Ein ebensolches: Die Ringparabel, die Bruno Cathomas’ kluger, besonnener Nathan so erzählt, als würde er sie sich gerade im Moment ausdenken. Und genauso wie Melanie Kretschmann kommen Cathomas die gedrechselten Verse Lessings wie selbstverständlich über die Lippen. Ein Genuss, ihnen zuzuhören.

Kretschmann gibt zum einen die Dienerin Daja als eifernde Jungfer, die für den Glauben Grenzen überschreitet. Leider meinte jemand, ihrer Sittah einen überstarken Hauch von Sexkitten zu verpassen. Schade, denn bei Lessing trägt diese die Züge einer modernen Powerfrau, die ihren Bruder Saladin nicht nur im Schach schlägt.

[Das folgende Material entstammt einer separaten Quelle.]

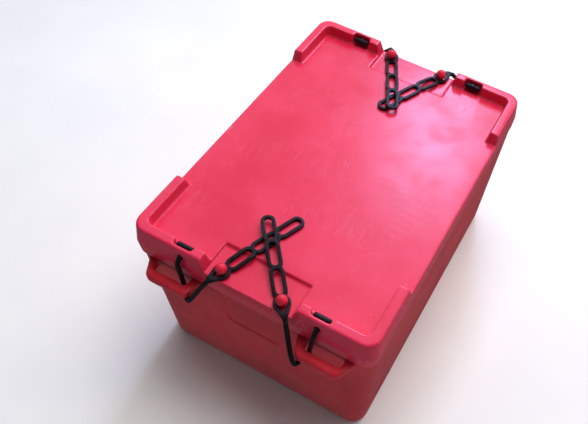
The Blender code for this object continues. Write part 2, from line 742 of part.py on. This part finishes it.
def make_tail(tag, side, end, wrap, fork):
    """Cord from under the ledge's bar up to the fork of the ring."""
    before, start, corner, top = (mirrored(point, side, end) for point in bar_wrap(wrap)[1:])
    hinge = mirrored(RELEASE_HINGE, side, end)
    onward = (corner - start).normalized()
    start += onward * (GAP + CORD_RADIUS * math.sin(onward.angle(start - before)))
    finish = fork + (top - fork).normalized() * TAIL_START
    path = smooth_path([start, corner, top, finish], CORD_BEND)
    name = f"strap_{tag}_tail"
    add_object(name, tube_mesh(name, [p - hinge for p in path], CORD_RADIUS), BLACK_RUBBER, hinge)


def make_straps():
    for tag, (side, end, lean, upper, wrap) in STRAPS.items():
        fork = make_ladder(tag, side, end, lean, upper)
        make_tether(tag, side, end, wrap)
        make_tail(tag, side, end, wrap, fork)


clear_scene()
parts = new_collection(NAME)
tools = new_collection("cutters")
make_box()
make_lid()
make_straps()
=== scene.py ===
"""Looks of the insulated tote with its strapped lid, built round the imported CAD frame."""
import json
import math

import bmesh
import bpy
from mathutils import Euler, Matrix, Vector


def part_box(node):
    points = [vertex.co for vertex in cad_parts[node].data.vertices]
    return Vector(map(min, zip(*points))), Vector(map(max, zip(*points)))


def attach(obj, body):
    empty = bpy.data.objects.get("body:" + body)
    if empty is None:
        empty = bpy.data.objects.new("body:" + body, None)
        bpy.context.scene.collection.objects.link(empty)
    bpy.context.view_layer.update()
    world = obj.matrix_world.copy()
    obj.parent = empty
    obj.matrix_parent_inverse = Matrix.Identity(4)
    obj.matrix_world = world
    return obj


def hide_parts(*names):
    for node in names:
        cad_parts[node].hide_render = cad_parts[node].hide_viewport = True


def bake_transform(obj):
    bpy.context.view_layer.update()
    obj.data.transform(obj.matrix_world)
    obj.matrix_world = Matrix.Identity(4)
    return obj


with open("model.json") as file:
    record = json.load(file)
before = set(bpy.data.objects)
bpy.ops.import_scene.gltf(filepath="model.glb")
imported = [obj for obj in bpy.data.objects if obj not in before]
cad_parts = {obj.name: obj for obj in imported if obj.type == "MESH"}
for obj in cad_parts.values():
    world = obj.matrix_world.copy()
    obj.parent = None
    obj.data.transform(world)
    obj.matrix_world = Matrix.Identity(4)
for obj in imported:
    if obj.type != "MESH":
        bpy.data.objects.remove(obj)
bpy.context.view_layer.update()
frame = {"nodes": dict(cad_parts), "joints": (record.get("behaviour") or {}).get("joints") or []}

# ---- how finely the moulded surfaces are rebuilt (metres) ----
COARSE = 1.0
LID_VOXEL = 0.0016 * COARSE
BOX_VOXEL = 0.0018 * COARSE
STRAP_VOXEL = 0.0008 * COARSE
LID_PASSES = 4
BOX_PASSES = 2
STRAP_PASSES = 6
SKIN_KEEP = 0.35                # share of the triangles left after thinning
STRAP_KEEP = 0.5

# ---- upright holes that the visible skins close over ----
FILL_HOLE_REACH = 0.0114
BUTTON_HOLE_REACH = 0.0062

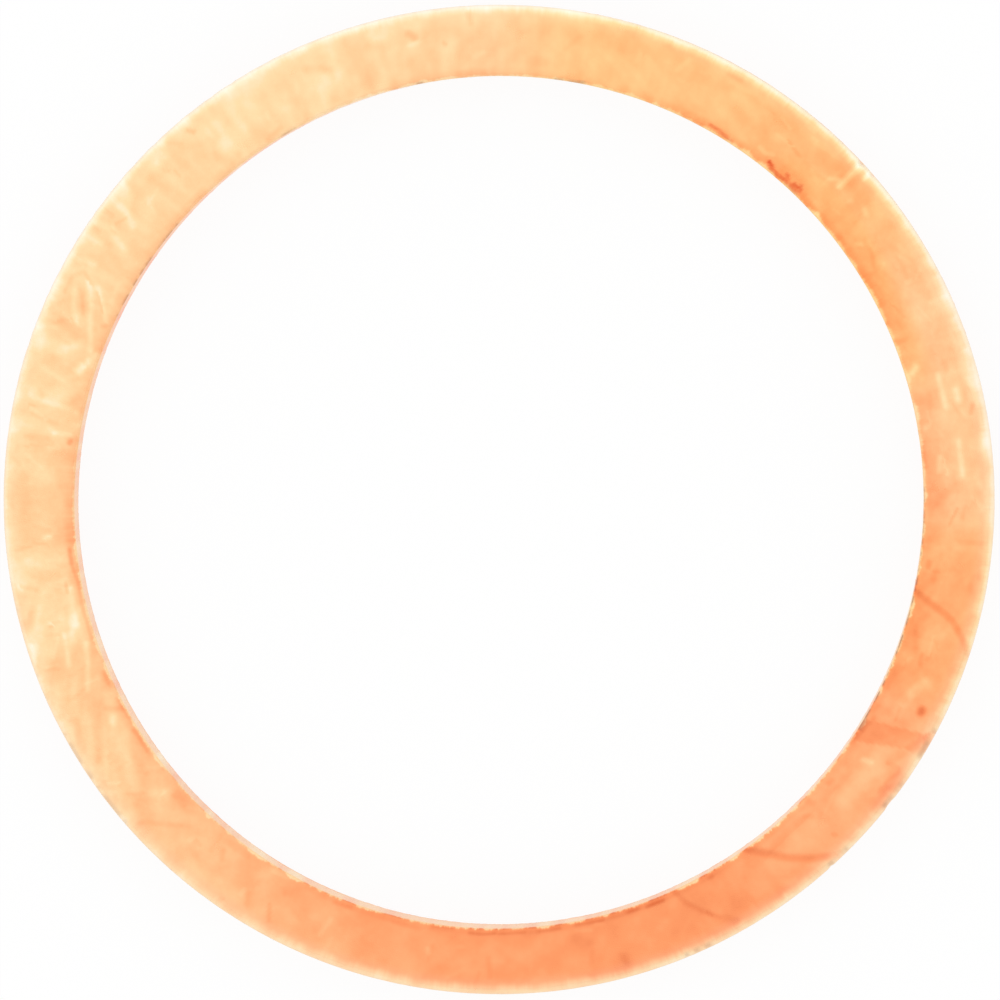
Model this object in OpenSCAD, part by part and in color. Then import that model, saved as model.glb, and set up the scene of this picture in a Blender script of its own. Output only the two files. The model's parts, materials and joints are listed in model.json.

Ob die philosophierende Tafelrunde nötig ist, denen Regie und Dramaturgie unter anderem Worte von Carl Hegemann, Klaus Theweil oder dem Marquis de Sade in den Mund legen, bleibt die Frage. Steht nicht schon genug bei Lessing?

Wenn sich am Ende das Ensemble an den Händen hält und lautstark bei Udo Lindenbergs „Wir ziehen in den Frieden“ mitsingt, ist man über diese „Let the sunshine in“-Attitüde zunächst vielleicht irrtiert. Letztlich freut man sich aber über die Idee, dass die Hoffnung niemals stirbt.

125 Minuten, wieder am 25. (20 Uhr) und 26.9. (18 Uhr).